Based on your own experience, what advice would you give to women considering pursuing a career as an entrepreneur?
It is a tough journey, but as is said, ‘When the going gets tough, the tough gets going.’
Is (gender) equality an important issue for you? If yes, why? If no, why?
Yes it is an important issue for me because I have a daughter and I am raising her like my son. So I would want her to have a society where she gets a fair chance to prove her potential and to be genuinely respected for being a smart woman. Today in our society, if a woman is sharp and matching her steps with man, she is looked down. It is ironical but true!
What main change would you like to see for young girls in the next generation?
To have equal exposure as boys.
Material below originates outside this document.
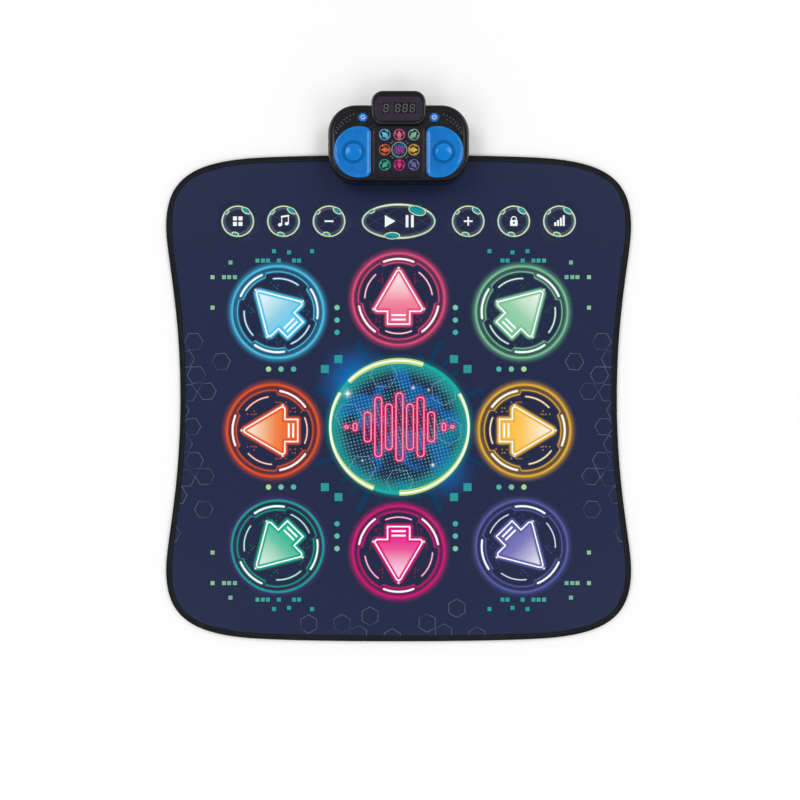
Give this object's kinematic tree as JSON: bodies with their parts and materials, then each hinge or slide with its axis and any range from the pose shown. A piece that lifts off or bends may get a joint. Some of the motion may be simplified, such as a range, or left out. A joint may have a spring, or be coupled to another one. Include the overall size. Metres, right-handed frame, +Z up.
{
  "type": "electronic dance mat",
  "caption": "Flat dance mat with round arrow step pads and a row of control pads, bound at the edge, with a low music box with speakers and a raised display over its rear edge.",
  "frame": {"origin": "middle of the mat's outline, on the floor", "axes": "+X to the player's right, +Y towards the music box, +Z up"},
  "size_m": [0.88, 1.025, 0.05],
  "materials": {
    "base_rubber": "matte",
    "binding_tape": "matte",
    "cover_film": "satin",
    "circuit_film": "satin",
    "foam": "matte",
    "case_black": "satin",
    "case_blue": "satin",
    "panel_print": "satin",
    "smoked_lens": "gloss",
    "display_black": "satin",
    "board": "satin",
    "white_plastic": "matte",
    "steel": "satin",
    "cone_rubber": "matte",
    "cell_wrap": "satin"
  },
  "bodies": {
    "mat_and_box": {"anti_slip_base": "base_rubber", "lower_circuit": "circuit_film", "spacer_foam": "foam", "upper_circuit": "circuit_film", "top_cover": "cover_film", "edge_binding": "binding_tape", "clamp_plate": "steel", "ribbon_tail": "circuit_film", "case_bottom": "case_black", "case_top": "case_black", "arrow_panel": "panel_print", "screen_lens": "smoked_lens", "grille_left": "case_blue", "grille_right": "case_blue", "speaker_left": "steel", "speaker_right": "steel", "mode_switch": "white_plastic", "power_switch": "white_plastic", "main_board": "board", "key_board": "board", "light_guide": "white_plastic", "ribbon_connector": "white_plastic", "display_level": "display_black", "display_score": "display_black", "battery_cell_1": "cell_wrap", "battery_cell_2": "cell_wrap", "battery_cell_3": "cell_wrap", "contact_spring": "steel", "contact_plate": "steel", "case_screw_1": "steel", "case_screw_2": "steel", "case_screw_3": "steel", "case_screw_4": "steel", "clamp_screw_left": "steel", "clamp_screw_right": "steel", "rear_foot_left": "base_rubber", "rear_foot_right": "base_rubber", "usb_socket": "steel", "audio_socket": "case_black"},
    "step_pad_up_left": {"step_pad_up_left": "cover_film"},
    "step_pad_up": {"step_pad_up": "cover_film"},
    "step_pad_up_right": {"step_pad_up_right": "cover_film"},
    "step_pad_left": {"step_pad_left": "cover_film"},
    "step_pad_right": {"step_pad_right": "cover_film"},
    "step_pad_down_left": {"step_pad_down_left": "cover_film"},
    "step_pad_down": {"step_pad_down": "cover_film"},
    "step_pad_down_right": {"step_pad_down_right": "cover_film"},
    "control_pad_memory": {"control_pad_memory": "cover_film"},
    "control_pad_mode": {"control_pad_mode": "cover_film"},
    "control_pad_quieter": {"control_pad_quieter": "cover_film"},
    "control_pad_start": {"control_pad_start": "cover_film"},
    "control_pad_louder": {"control_pad_louder": "cover_film"},
    "control_pad_lock": {"control_pad_lock": "cover_film"},
    "control_pad_level": {"control_pad_level": "cover_film"},
    "mode_button": {"mode_button": "case_blue"},
    "power_button": {"power_button": "case_blue"},
    "speaker_cone_left": {"speaker_cone_left": "cone_rubber"},
    "speaker_cone_right": {"speaker_cone_right": "cone_rubber"},
    "battery_door": {"battery_door": "case_black", "door_screw": "steel"}
  },
  "joints": [
    {"name": "step_pad_up_left_press", "type": "slide", "parent": "mat_and_box", "child": "step_pad_up_left", "axis": [0, 0, -1], "range_m": [0, 0.0015], "stiffness_N_per_m": 2000, "springref_m": -0.0005},
    {"name": "step_pad_up_press", "type": "slide", "parent": "mat_and_box", "child": "step_pad_up", "axis": [0, 0, -1], "range_m": [0, 0.0015], "stiffness_N_per_m": 2000, "springref_m": -0.0005},
    {"name": "step_pad_up_right_press", "type": "slide", "parent": "mat_and_box", "child": "step_pad_up_right", "axis": [0, 0, -1], "range_m": [0, 0.0015], "stiffness_N_per_m": 2000, "springref_m": -0.0005},
    {"name": "step_pad_left_press", "type": "slide", "parent": "mat_and_box", "child": "step_pad_left", "axis": [0, 0, -1], "range_m": [0, 0.0015], "stiffness_N_per_m": 2000, "springref_m": -0.0005},
    {"name": "step_pad_right_press", "type": "slide", "parent": "mat_and_box", "child": "step_pad_right", "axis": [0, 0, -1], "range_m": [0, 0.0015], "stiffness_N_per_m": 2000, "springref_m": -0.0005},
    {"name": "step_pad_down_left_press", "type": "slide", "parent": "mat_and_box", "child": "step_pad_down_left", "axis": [0, 0, -1], "range_m": [0, 0.0015], "stiffness_N_per_m": 2000, "springref_m": -0.0005},
    {"name": "step_pad_down_press", "type": "slide", "parent": "mat_and_box", "child": "step_pad_down", "axis": [0, 0, -1], "range_m": [0, 0.0015], "stiffness_N_per_m": 2000, "springref_m": -0.0005},
    {"name": "step_pad_down_right_press", "type": "slide", "parent": "mat_and_box", "child": "step_pad_down_right", "axis": [0, 0, -1], "range_m": [0, 0.0015], "stiffness_N_per_m": 2000, "springref_m": -0.0005},
    {"name": "control_pad_memory_press", "type": "slide", "parent": "mat_and_box", "child": "control_pad_memory", "axis": [0, 0, -1], "range_m": [0, 0.0015], "stiffness_N_per_m": 500, "springref_m": -0.0005},
    {"name": "control_pad_mode_press", "type": "slide", "parent": "mat_and_box", "child": "control_pad_mode", "axis": [0, 0, -1], "range_m": [0, 0.0015], "stiffness_N_per_m": 500, "springref_m": -0.0005},
    {"name": "control_pad_quieter_press", "type": "slide", "parent": "mat_and_box", "child": "control_pad_quieter", "axis": [0, 0, -1], "range_m": [0, 0.0015], "stiffness_N_per_m": 500, "springref_m": -0.0005},
    {"name": "control_pad_start_press", "type": "slide", "parent": "mat_and_box", "child": "control_pad_start", "axis": [0, 0, -1], "range_m": [0, 0.0015], "stiffness_N_per_m": 800, "springref_m": -0.0005},
    {"name": "control_pad_louder_press", "type": "slide", "parent": "mat_and_box", "child": "control_pad_louder", "axis": [0, 0, -1], "range_m": [0, 0.0015], "stiffness_N_per_m": 500, "springref_m": -0.0005},
    {"name": "control_pad_lock_press", "type": "slide", "parent": "mat_and_box", "child": "control_pad_lock", "axis": [0, 0, -1], "range_m": [0, 0.0015], "stiffness_N_per_m": 500, "springref_m": -0.0005},
    {"name": "control_pad_level_press", "type": "slide", "parent": "mat_and_box", "child": "control_pad_level", "axis": [0, 0, -1], "range_m": [0, 0.0015], "stiffness_N_per_m": 500, "springref_m": -0.0005},
    {"name": "mode_button_press", "type": "slide", "parent": "mat_and_box", "child": "mode_button", "axis": [0, 0, -1], "range_m": [0, 0.001], "stiffness_N_per_m": 250, "springref_m": -0.001},
    {"name": "power_button_press", "type": "slide", "parent": "mat_and_box", "child": "power_button", "axis": [0, 0, -1], "range_m": [0, 0.001], "stiffness_N_per_m": 250, "springref_m": -0.001},
    {"name": "speaker_cone_left_stroke", "type": "slide", "parent": "mat_and_box", "child": "speaker_cone_left", "axis": [0, 0, 1], "range_m": [-0.001, 0.001], "stiffness_N_per_m": 200},
    {"name": "speaker_cone_right_stroke", "type": "slide", "parent": "mat_and_box", "child": "speaker_cone_right", "axis": [0, 0, 1], "range_m": [-0.001, 0.001], "stiffness_N_per_m": 200},
    {"name": "battery_door_hinge", "type": "hinge", "parent": "mat_and_box", "child": "battery_door", "pos_m": [0, 0.5325, 0.0065], "axis": [1, 0, 0], "range_deg": [0, 60]}
  ]
}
To take decisions of their life and feel the responsibility of their decisions, instead of feeling victim of circumstances.
What does International Women’s Day mean to you? Is it important that we have one? The essence of women’s day
International Women's Day is not about woman empowerment because they are already empowered; it is about the world realizing their strength! So, yes it is important!
The essence of Women’s Day is in the success of Womanhood! And it will only be possible when every woman will lift another woman and man will respect women and consider them as equal from ‘within’.
Apeksha News Network congratulates Richa Dubey for her contribution and commitment towards the field of lifestyle and social welfare in India, and world at large. We wish her good luck for the future endeavours!